Given problem >>
In the data below, find each line containing the string "code" and return it.

──────── Material supplied

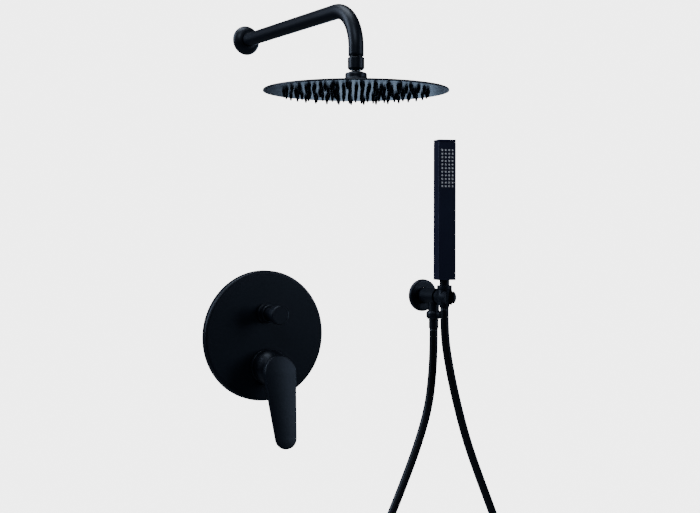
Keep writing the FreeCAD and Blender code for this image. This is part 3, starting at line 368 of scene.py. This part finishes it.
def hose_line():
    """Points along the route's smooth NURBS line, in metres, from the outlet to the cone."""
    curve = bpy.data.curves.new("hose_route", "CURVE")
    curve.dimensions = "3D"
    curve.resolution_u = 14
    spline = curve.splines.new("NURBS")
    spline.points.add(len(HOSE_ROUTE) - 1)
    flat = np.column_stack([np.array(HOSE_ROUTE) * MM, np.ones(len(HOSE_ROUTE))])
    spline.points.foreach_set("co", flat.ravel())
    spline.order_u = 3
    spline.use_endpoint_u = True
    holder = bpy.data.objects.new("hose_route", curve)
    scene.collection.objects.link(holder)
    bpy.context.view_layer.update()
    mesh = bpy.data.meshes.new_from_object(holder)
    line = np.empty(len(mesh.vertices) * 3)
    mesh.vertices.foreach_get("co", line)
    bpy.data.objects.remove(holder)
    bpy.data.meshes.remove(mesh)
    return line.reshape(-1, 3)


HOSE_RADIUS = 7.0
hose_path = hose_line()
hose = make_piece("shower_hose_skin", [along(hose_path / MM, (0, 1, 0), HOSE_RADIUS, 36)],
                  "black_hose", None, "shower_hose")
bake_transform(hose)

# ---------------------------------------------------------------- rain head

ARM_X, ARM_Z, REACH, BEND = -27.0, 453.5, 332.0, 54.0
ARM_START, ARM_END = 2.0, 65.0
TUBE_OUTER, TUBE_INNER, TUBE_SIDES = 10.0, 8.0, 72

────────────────
──────── Material supplied

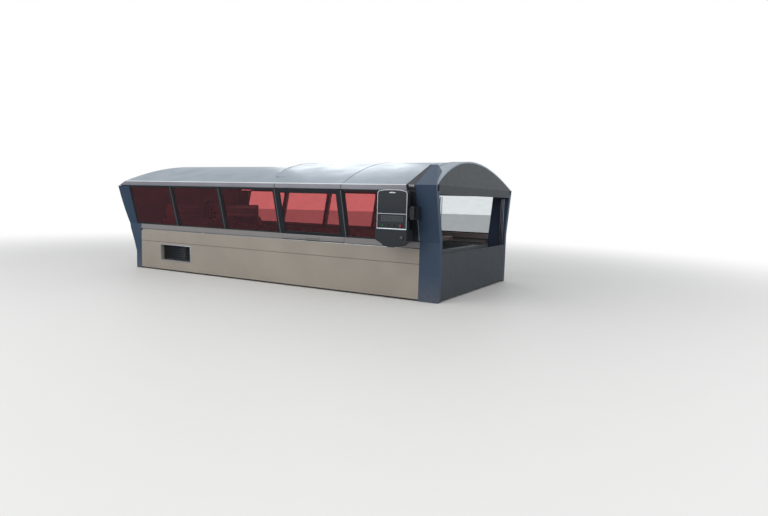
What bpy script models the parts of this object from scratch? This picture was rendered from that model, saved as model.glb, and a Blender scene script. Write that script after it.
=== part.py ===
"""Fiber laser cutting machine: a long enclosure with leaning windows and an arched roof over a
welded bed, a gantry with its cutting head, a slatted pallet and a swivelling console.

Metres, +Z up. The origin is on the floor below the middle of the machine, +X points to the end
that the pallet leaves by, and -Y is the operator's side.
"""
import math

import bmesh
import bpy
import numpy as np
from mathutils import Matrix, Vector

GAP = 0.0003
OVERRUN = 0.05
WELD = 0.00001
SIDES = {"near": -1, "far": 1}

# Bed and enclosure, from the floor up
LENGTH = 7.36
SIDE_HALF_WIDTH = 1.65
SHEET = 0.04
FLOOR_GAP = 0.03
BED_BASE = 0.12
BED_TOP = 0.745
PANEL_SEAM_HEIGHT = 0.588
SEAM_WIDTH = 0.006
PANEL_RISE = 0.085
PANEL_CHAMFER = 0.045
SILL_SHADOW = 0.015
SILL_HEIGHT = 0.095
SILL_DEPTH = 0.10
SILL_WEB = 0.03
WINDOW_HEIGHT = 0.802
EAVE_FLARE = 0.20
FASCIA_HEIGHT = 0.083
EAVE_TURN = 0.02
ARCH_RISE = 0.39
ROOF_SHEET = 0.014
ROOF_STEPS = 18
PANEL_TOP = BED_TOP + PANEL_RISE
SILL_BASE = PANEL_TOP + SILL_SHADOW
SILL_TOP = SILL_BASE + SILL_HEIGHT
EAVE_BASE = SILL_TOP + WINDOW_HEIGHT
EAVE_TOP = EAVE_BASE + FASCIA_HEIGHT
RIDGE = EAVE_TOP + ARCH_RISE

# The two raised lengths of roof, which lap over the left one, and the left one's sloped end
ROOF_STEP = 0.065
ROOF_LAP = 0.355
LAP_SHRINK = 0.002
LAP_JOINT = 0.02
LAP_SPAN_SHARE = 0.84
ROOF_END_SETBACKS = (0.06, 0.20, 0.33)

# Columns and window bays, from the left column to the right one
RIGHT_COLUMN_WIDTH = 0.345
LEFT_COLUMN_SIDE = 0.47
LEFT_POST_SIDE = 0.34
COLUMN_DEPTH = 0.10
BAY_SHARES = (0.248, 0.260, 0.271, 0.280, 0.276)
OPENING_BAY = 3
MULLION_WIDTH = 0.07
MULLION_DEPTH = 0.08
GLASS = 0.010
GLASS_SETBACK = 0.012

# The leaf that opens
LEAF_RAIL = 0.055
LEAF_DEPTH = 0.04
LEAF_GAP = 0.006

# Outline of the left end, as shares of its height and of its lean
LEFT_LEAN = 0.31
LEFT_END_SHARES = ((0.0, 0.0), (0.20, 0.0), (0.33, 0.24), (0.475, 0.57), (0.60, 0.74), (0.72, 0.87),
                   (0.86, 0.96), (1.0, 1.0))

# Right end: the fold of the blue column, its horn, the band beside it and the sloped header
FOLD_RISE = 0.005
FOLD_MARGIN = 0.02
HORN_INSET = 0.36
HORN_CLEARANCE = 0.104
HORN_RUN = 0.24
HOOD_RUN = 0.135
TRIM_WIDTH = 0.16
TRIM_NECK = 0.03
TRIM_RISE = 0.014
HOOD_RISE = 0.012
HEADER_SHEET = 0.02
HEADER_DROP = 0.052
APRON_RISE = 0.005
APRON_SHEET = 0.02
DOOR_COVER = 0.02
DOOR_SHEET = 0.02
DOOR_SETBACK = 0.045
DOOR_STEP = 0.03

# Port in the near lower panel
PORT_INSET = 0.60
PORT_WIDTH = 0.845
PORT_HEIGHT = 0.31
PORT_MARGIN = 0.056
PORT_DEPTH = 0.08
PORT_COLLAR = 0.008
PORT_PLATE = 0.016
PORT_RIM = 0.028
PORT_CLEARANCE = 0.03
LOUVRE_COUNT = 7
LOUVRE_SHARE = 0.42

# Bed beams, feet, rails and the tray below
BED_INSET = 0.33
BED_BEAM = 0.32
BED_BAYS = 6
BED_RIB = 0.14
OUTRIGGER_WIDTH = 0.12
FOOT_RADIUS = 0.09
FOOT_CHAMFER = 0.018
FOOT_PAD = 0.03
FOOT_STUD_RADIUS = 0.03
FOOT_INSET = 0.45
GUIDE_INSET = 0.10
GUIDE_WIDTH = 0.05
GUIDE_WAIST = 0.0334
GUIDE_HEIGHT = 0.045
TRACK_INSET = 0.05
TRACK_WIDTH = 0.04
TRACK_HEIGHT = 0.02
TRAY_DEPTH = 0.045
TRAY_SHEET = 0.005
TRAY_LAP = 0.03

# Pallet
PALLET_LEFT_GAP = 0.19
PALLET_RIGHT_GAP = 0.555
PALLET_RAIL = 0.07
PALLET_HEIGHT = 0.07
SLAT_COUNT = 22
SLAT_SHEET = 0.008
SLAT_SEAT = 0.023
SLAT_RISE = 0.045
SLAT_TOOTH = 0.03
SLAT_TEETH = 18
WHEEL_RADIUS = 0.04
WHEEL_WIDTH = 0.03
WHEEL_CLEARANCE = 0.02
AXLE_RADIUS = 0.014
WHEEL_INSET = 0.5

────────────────
──────── Material supplied

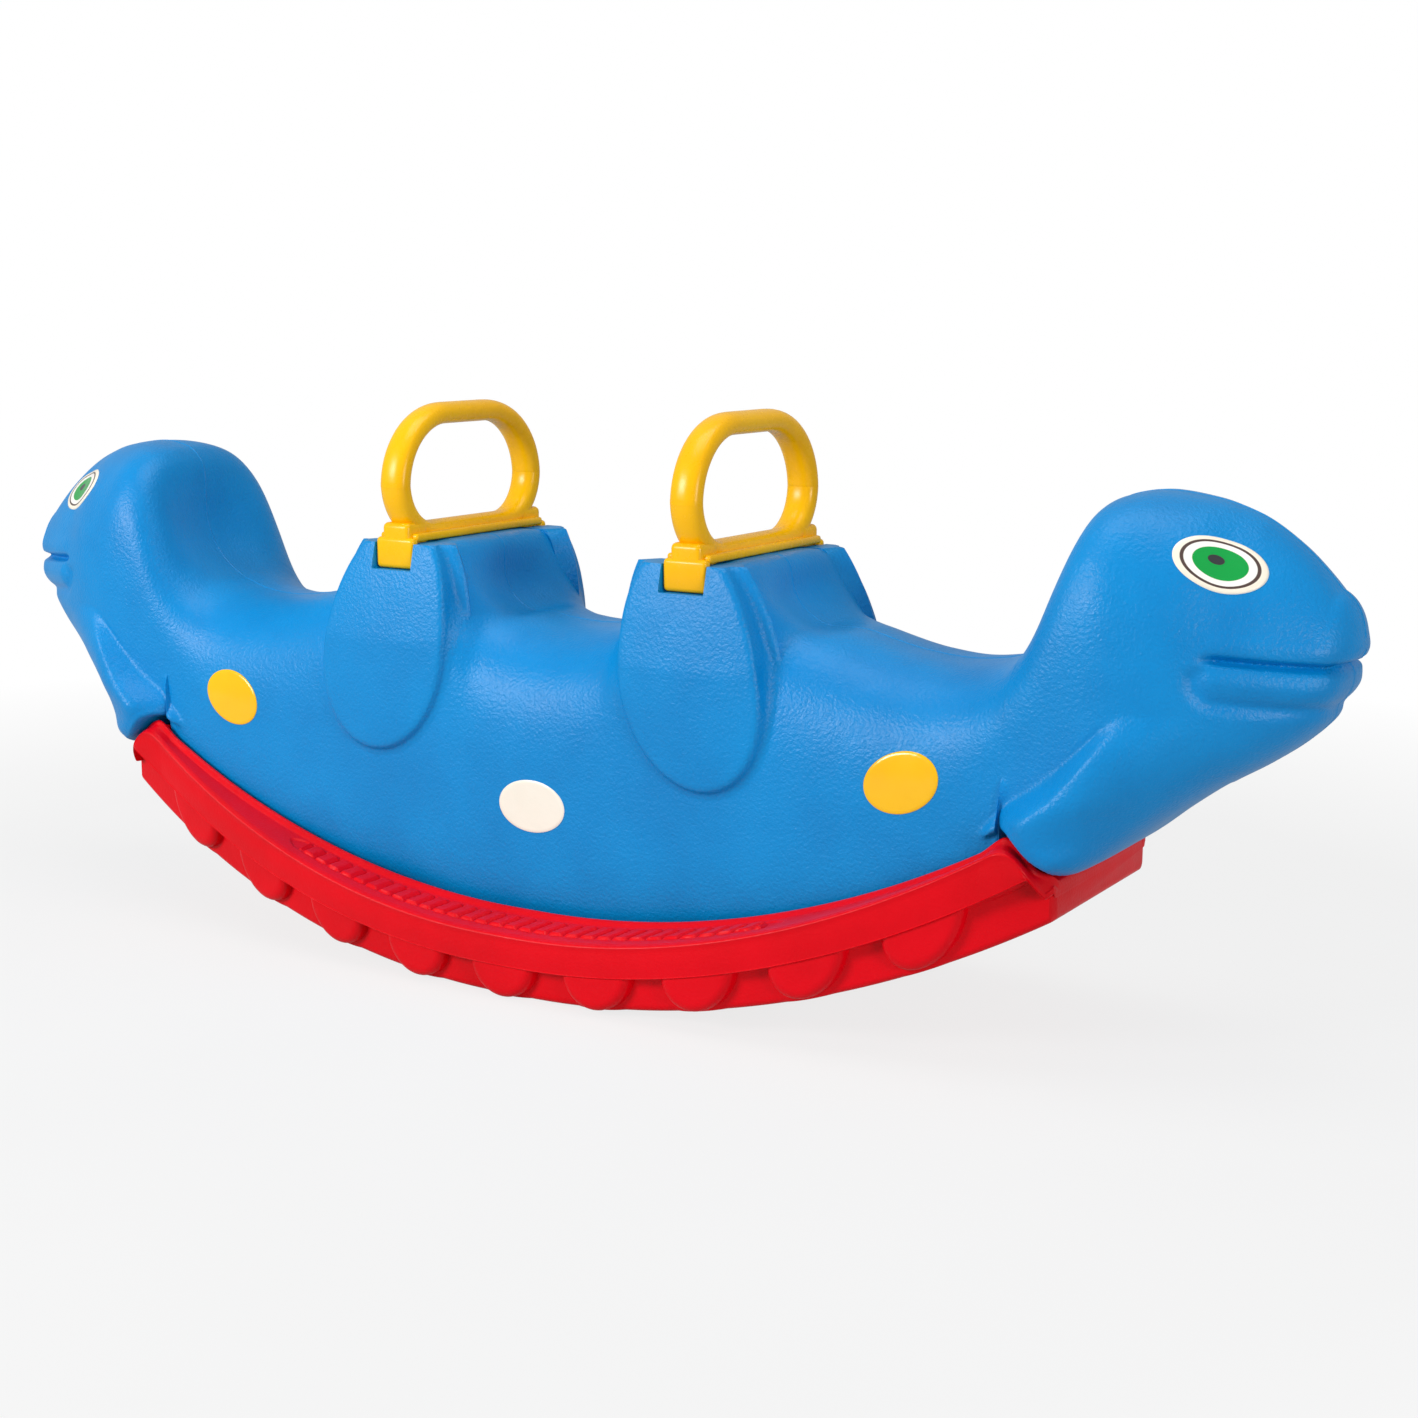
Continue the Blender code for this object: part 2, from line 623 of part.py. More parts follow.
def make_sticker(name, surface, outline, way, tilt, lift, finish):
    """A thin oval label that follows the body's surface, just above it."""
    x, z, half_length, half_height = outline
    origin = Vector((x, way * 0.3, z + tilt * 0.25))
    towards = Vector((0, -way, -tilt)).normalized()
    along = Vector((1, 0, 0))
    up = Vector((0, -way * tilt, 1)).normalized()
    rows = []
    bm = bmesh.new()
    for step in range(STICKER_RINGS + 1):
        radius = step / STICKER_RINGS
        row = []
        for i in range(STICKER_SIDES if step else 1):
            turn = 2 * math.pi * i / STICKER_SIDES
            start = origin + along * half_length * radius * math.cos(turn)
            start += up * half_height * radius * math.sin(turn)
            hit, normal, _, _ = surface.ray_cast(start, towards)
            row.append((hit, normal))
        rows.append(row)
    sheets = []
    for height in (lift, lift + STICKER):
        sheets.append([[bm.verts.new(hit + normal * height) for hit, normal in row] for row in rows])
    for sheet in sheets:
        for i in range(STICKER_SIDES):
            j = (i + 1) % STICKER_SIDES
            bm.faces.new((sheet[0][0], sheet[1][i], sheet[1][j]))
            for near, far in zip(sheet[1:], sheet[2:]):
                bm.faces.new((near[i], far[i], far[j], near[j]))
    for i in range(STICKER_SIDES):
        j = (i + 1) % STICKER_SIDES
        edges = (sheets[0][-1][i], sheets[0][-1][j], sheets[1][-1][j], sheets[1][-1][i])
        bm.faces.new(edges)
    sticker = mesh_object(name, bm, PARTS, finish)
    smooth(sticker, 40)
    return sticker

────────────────

In response >>
Keep writing the FreeCAD and Blender code for this image. This is part 3, starting at line 368 of scene.py. This part finishes it.
Continue the Blender code for this object: part 2, from line 623 of part.py. More parts follow.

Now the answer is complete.